At the first salon that I worked at I learned how to become comfortable being uncomfortable. I learned how to hold my own during difficult situations with all different types of clients because I had to. There was such a high volume of clients coming in and going out that you had to be able to take control of your appointments or else you would miss out on all of the other walk ins because you took 5 hours to do a color that should only take 2 hours. I learned how to ask for help or assistance when someone sat in my chair wanting a cut or a color that I hadn’t had experience executing before. I learned how to watch other more experienced stylists working and ask them how they did certain things and why they did them that way. I learned all of the things that I needed to learn in order to have a good solid foundation to work in a salon and to be able to execute my job properly. Eventually, more experienced stylists that had been working there for years had moved on, and with the experience that I had gained I became one of the stylists that other new stylists came to for help with difficult or disgruntled clients, cuts, or colors.
The problem is that I eventually got too comfortable in the spot that I was in. I didn’t think that I had much more to learn and I didn’t have a clear goal in mind as far as where I wanted my career to go from there, but I knew that I didn’t want to stay in the corporate salon forever. It was time for me to move on and to start the next chapter of my career. An opportunity presented itself to me to work in a privately owned salon (the salon where I work now). As soon as I walked into the new salon for my shadow day I knew that this is where my career could really take off. Everybody there was so cool and knowledgeable about the basic techniques as well as the latest trends. It was so appealing and so intimidating at the same time. I knew this is where I needed to be in order to further my career and take it to the next level. I was too comfortable where I was at and I needed to get comfortable being uncomfortable again.
I bet you’re wondering where this all ties into the whole ‘millennial’ title to this post. Well the new salon that I started working in was a good 40 minutes away from the salon that I was moving from. That means that there is a very small chance of my clients following me to my new salon. Yes, a couple followed me to my new salon however for the most part I had to start over completely building up my clientele. This was a very slow process and it was painful as well. There were many days while I was building my book that made me question whether I had made the right choice or not, switching from an okay-but-not-great paycheck to a small and not guaranteed paycheck that I knew I could make into a great one with enough patience and hard work. Being in that spot was so unsettling. It was so tempting to either quit or to cut my long hours back and to go get a job that wouldn’t pay well but had guaranteed money. Many days, I wanted to blame the salon for my book being slow.
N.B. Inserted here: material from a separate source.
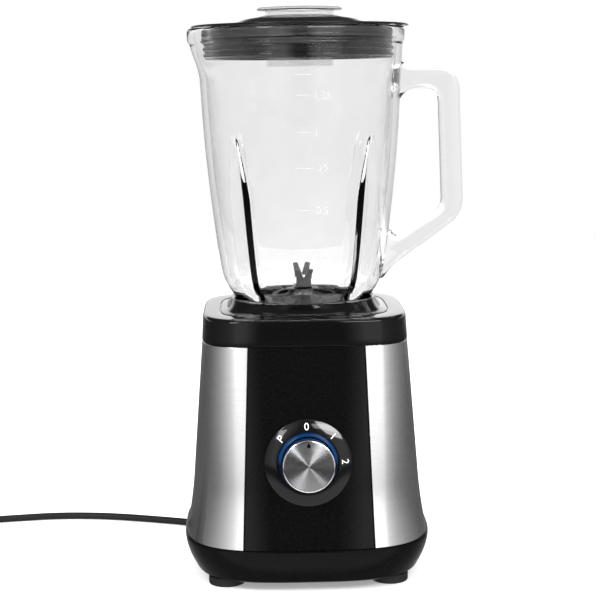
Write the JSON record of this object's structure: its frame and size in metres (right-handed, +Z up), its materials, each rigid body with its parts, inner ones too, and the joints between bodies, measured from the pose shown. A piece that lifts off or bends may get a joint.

I wanted so badly to say ‘well it’s because I’m starting over.’ or ‘they should be giving me tons of new clients I don’t know why I have to go out and get them myself’.
I would sit outside and chain smoke cigarettes and worry if I made the right decision and complain about how I had spent more money driving to work than I would make that day. I was turning into the typical ‘millennial’ that all of the old-timers had talked about. I don’t know when something changed, but it did. On my long days instead of wanting to leave early, I would stay at work for my 10 hour shift even if that meant I would only get one kid’s cut at the very last hour of my day. On my downtime I started standing behind the more experienced stylists and watching them work. I watched everything- including the interactions they would have with their clients from their consultations at the beginning of the appointment to the way they walked them up to the front desk at the end of their service. I work with a couple stylists who are only a few years older than I am and had full books that I wanted. I wanted my career to look like theirs. So I followed what they did – assisted them whenever I could – took every piece of advice they gave me (and still give me) and soaked it up like a sponge. I learned that no stylist is too good or too experienced to continue their education. And the ones that think they are, are only depriving themselves of new techniques or new clients. Sometimes it’s important for education to take you ‘back to basics’ as well. There is no such thing in the hair industry as being the most experienced or being as taught as you can be. There is always room to learn more.
Fast forward to 2.5 years later. Current day. I work 45-50 hours a week on average. I have a full book at work and I try my best to continue to get new clients as well. I have used social media and client referrals as a means to promote my work and to gain new clients. I still watch and learn from the same stylists that helped shape and mold me when I first moved to this salon. I have never felt ‘too comfortable’ at my job because I know that every client is a gift and there is no assurance that my book will be as full tomorrow, in a week, or in a month as it is right now. I am still challenged on a daily basis and there is no day where I go in and I think that I deserve or am entitled to all of the clients on my book. That is what my mindset needs to stay in if I want to continue to be grateful for every client on my book. I’ve been asked to teach color classes at my work, and even then I know that if I am teaching a class at work I can still learn something new in that class myself whether it be from the stylists participating in the class or from my mentors giving me advice for future teaching opportunities.
I am a millennial, but I am not a ‘millennial’. I work very hard for my paycheck, and while I allow myself to spend selfishly every once in a while, I save money as well while supporting myself. 2.5 years ago I didn’t know how I was going to pay my rent or buy groceries. I had horrible spending habits and my outlook on my job was completely different than it is today. I have first hand witnessed people who are twice my age move salons because they didn’t feel that the salon was handing them enough new clients. I have also watched people twice my age being supported by someone else because their 25 hour work week didn’t pay enough to support their luxury lifestyle. I have also seen people my age who work just as much as I do, support themselves, and put themselves through school at the same time.
So what’s the point of my post? I don’t know if I have an answer for that, but I do know that I’m a millennial who works her ass off and knows the value of a dollar. I also know that there are a lot more like me out there, and being a millennial in the hair industry can benefit you in so many ways if you know how to work hard and use modern technology to your advantage.